Please check a few of the comments on the site. ( Some of which posted below)

\--- CNET take this article down, as it's absolutely, 100% false. THIS PATENT
WAS NOT AWARDED. It is a published patent application, which is in no way
shape or form the same thing. You're just trolling for pageviews if you leave
this up at this point. Posted by thesimulacra (13 comments )

\--- The link provided with "Google last week was awarded a patent it filed
for back in 2010 that describes a manner..." is a US Patent Application
PUBLICATION. It is not a PATENT yet. The status is "Docketed New Case - Ready
for Examination", which said clearly it is not examined yet.

\--- This isn't the first time CNET has done this. To the author of this
article: you are misleading everyone who doesn't know anything about patents
when you write a story like this. GOOGLE HAS NOT BEEN GRANTED ANYTHING by this
publication. (Almost) All patent patent applications automatically publish 18
months after they are filed, regardless of what they disclose and claim.

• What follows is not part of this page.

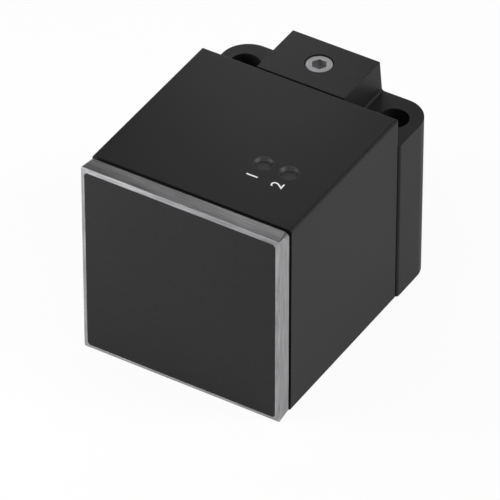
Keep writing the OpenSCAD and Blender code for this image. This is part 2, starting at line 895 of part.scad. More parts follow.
// Seen from the front: drafted centre block with a fillet at its foot
module block_profile() {
    rise = block_h - base_h;
    foot_x = block_w / 2 + rise * tan(block_draft);
    wall_x = foot_x - block_fillet * tan(block_draft);
    centre = [wall_x + block_fillet / cos(block_draft), base_h + block_fillet];
    steps = 12;
    right = [
        [block_w / 2, block_h],
        for (k = [0 : steps])
            let (turn = 180 + block_draft + k * (90 - block_draft) / steps)
            centre + block_fillet * [cos(turn), sin(turn)],
        [centre[0], base_h - cut]
    ];
    left = [for (k = [len(right) - 1 : -1 : 0]) [-right[k][0], right[k][1]]];
    polygon(concat(right, left));
}

module base_block() {
    color([0.16, 0.16, 0.17]) from_face() difference() {
        union() {
            linear_extrude(base_h) base_plan();
            prism_y(base_y, base_d) block_profile();
        }
        for (x = [-1, 1]) {
            translate([x * hole_spacing / 2, hole_y, -cut]) cylinder(h = base_h + 2 * cut, d = hole_d);
        }
        bar_y(base_y - cut, socket_l + cut, socket_r);
        bar_y(socket_end - cut, sleeve_flange_t + cut, flange_seat_r);
        bar_y(socket_end, back_t + cut, shank_hole_r);
        // Screw hole down to the socket, and the seat of the moulded-in insert
        translate([0, hole_y, axis_z]) cylinder(h = block_h - axis_z + cut, d = screw_d + 2 * fit);
        translate([0, hole_y, insert_z]) cylinder(h = insert_l, d = insert_d + 2 * press);
    }
}

module screw_insert() {
    groove = insert_d / 2 - insert_groove_depth;
    low = (insert_l - insert_groove_w) / 2;
    color("gold") from_face() translate([0, hole_y, insert_z]) rotate_extrude() polygon([
        [insert_bore / 2, 0],
        [insert_d / 2, 0],
        [insert_d / 2, low],
        [groove, low],
        [groove, low + insert_groove_w],
        [insert_d / 2, low + insert_groove_w],
        [insert_d / 2, insert_l],
        [insert_bore / 2, insert_l]
    ]);
}

module lock_screw() {
    edge = 0.1;
    cone_r = hex_af / 2 - hex_rim;
    cone_h = cone_r / tan(drill_angle / 2);
    color("lightgray") from_face() translate([0, hole_y, screw_z]) difference() {
        rotate_extrude() polygon([
            [0, 0],
            [point_d / 2, 0],
            [point_d / 2, point_l],
            [screw_d / 2, point_l + (screw_d - point_d) / 2],
            [screw_d / 2, screw_l - edge],
            [screw_d / 2 - edge, screw_l],
            [0, screw_l]
        ]);
        translate([0, 0, screw_l - hex_depth]) rotate([0, 0, 90])
            cylinder(h = hex_depth + cut, r = hex_af / sqrt(3), $fn = 6);
        translate([0, 0, screw_l - hex_depth - cone_h]) cylinder(h = cone_h, r1 = 0, r2 = cone_r);
    }
}

module connector_sleeve() {
    edge = 0.5;
    bore = sleeve_bore_d / 2;
    shank = shank_d / 2;
    thread = thread_d / 2;
    seat_r = carrier_flange_r + press;
    seal_r = shank_hole_r - sleeve_seal_d;
    shank_end = back_t;
    seal_w = sleeve_seal_d + ring_play / 2;
    seal_y = (sleeve_flange_t + shank_end - seal_w) / 2;
    color("silver") from_face() turned_y(socket_end) polygon([
        [seat_r, 0],
        [flange_d / 2, 0],
        [flange_d / 2, sleeve_flange_t],
        [shank, sleeve_flange_t],
        [shank, seal_y],
        [seal_r, seal_y],
        [seal_r, seal_y + seal_w],
        [shank, seal_y + seal_w],
        [shank, shank_end],
        [thread - undercut_depth, shank_end],
        [thread - undercut_depth, shank_end + undercut_l],
        [thread, shank_end + undercut_l + undercut_depth],
        [thread, shank_end + connector_l - edge],
        [thread - edge, shank_end + connector_l],
        [bore, shank_end + connector_l],
        [bore, carrier_flange_t],
        [seat_r, carrier_flange_t]
    ]);
}

module sleeve_seal() {
    middle = socket_end + (sleeve_flange_t + back_t) / 2;
    color("black") from_face() turned_y(middle) o_ring(shank_hole_r, sleeve_seal_d);
}

module contact_carrier() {
    color([0.12, 0.12, 0.13]) from_face() difference() {
        union() {
            difference() {
                union() {
                    bar_y(socket_end, carrier_flange_t, carrier_flange_r);
                    bar_y(socket_end, sleeve_end - carrier_recess - socket_end, carrier_r);
                }
                bar_y(cavity_floor, plug_depth + cut, plug_r);
            }
            // Coding key on the upper side of the cavity
            translate([-key_w / 2, cavity_floor - key_h, axis_z + plug_r - key_h])
                cube([key_w, plug_depth + key_h, key_h + carrier_wall / 2]);
        }
        for (column = [-1, 1], row = [-1, 1]) {
            at_pin(column, row)
                bar_y(socket_end - cut, cavity_floor - socket_end + 2 * cut, pin_d / 2 + press);
        }
    }
}

module contact_pins() {
    pin_l = sleeve_end - pin_recess - pin_start;
    radius = pin_d / 2;
    color("gold") from_face() for (column = [-1, 1], row = [-1, 1]) {
        at_pin(column, row) turned_y(pin_start) polygon([
            [0, 0],
            [pin_tail_d / 2, 0],
            [pin_tail_d / 2, pin_tail_l],
            [radius, pin_tail_l],
            [radius, pin_l - radius],
            [radius / 2, pin_l],
            [0, pin_l]
        ]);
    }
}

front_frame();
sensing_cap();
frame_gasket();
head_housing();
shield_ring();
ferrite_core();
coil_former();
coil_winding();
coil_leads();
core_carrier();
main_board();
sensor_chip();
output_transistor();
voltage_regulator();
suppressor_diode();
buffer_capacitor();
ceramic_capacitors();
resistors();
power_led();
switching_led();
power_light_guide();
switching_light_guide();
solder_joints();
brown_lead();
white_lead();
blue_lead();
black_lead();
tail_potting();
tail_seal();
base_block();
screw_insert();
lock_screw();
connector_sleeve();
sleeve_seal();
contact_carrier();
contact_pins();
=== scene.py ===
from math import cos, pi, radians, sqrt, tan

import bmesh
import bpy
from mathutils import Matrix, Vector


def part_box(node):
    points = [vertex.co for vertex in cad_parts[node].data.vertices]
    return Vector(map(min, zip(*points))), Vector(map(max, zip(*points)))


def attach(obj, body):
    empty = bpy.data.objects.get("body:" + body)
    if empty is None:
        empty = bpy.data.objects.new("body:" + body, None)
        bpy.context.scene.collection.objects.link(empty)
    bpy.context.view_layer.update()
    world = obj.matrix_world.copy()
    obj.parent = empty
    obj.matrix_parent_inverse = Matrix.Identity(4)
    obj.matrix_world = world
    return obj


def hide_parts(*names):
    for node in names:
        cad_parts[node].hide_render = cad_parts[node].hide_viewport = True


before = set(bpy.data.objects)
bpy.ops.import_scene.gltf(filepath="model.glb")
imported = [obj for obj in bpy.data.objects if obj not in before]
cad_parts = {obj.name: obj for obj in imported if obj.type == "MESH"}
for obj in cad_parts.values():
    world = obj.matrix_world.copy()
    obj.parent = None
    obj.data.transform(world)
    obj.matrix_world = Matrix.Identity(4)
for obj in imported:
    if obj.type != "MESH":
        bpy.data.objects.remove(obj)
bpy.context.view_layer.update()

MM = 0.001

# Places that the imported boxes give, in millimetres
FRAME = [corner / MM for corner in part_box("front_frame")]
FACE_Y = FRAME[0].y
HEAD_W = FRAME[1].x - FRAME[0].x
AXIS_Z = HEAD_W / 2
BASE = [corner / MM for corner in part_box("base_block")]
SLEEVE = [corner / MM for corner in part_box("connector_sleeve")]


def colour(code):
    """Turns an sRGB hex colour, such as "#2b2b2c", into Blender's linear one."""
    parts = [int(code[k:k + 2], 16) / 255 for k in (1, 3, 5)]
    return [p / 12.92 if p <= 0.04045 else ((p + 0.055) / 1.055) ** 2.4 for p in parts] + [1.0]


def add(tree, kind, links=None, values=None, **settings):
    """Adds a node with its settings, the values of its sockets and the links that come into it."""
    node = tree.nodes.new(kind)
    for name, value in settings.items():
        setattr(node, name, value)
    for socket, value in (values or {}).items():
        node.inputs[socket].default_value = value
    for socket, source in (links or {}).items():
        tree.links.new(source, node.inputs[socket])
    return node


# Sockets of the colour Mix node, whose names are shared by its number and vector forms
FACTOR, FIRST, SECOND, RESULT = 0, 6, 7, 2


def begin(name, **values):
    """Starts a material: its node tree and its shader, with the values that are the same all over."""
    material = bpy.data.materials.new(name)
    material.use_nodes = True
    tree = material.node_tree
    shader = tree.nodes["Principled BSDF"]
    for socket, value in values.items():
        shader.inputs[socket.replace("_", " ").title().replace("Ior", "IOR")].default_value = value
    return material, tree, shader


def millimetres(tree, centre=(0, 0, 0), stretch=(1, 1, 1)):
    """Object coordinates in millimetres about a centre, with a pattern drawn longer along each axis by
    stretch. A texture's scale on them is one over the size of its features in millimetres."""
    return add(
        tree, "ShaderNodeMapping",
        {"Vector": add(tree, "ShaderNodeTexCoord").outputs["Object"]},
        {"Location": [-c / s for c, s in zip(centre, stretch)], "Scale": [1 / (MM * s) for s in stretch]},
    ).outputs["Vector"]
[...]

I
could file an application that claims "a paperclip" and it would publish just
like the Google application has here. That says nothing about whether it will
be ISSUED to grant any rights to me.

The application (which has now published for the public to inspect) is pending
examination, as noted above. It hasn't been examined and therefore has not yet
been subjected to rejection by the Patent & Trademark Office.

------
koeselitz
Idle thought: doesn't this patent cover the functionality Apple added in iOS 5
to be able to open the camera or play/pause music when the phone is locked?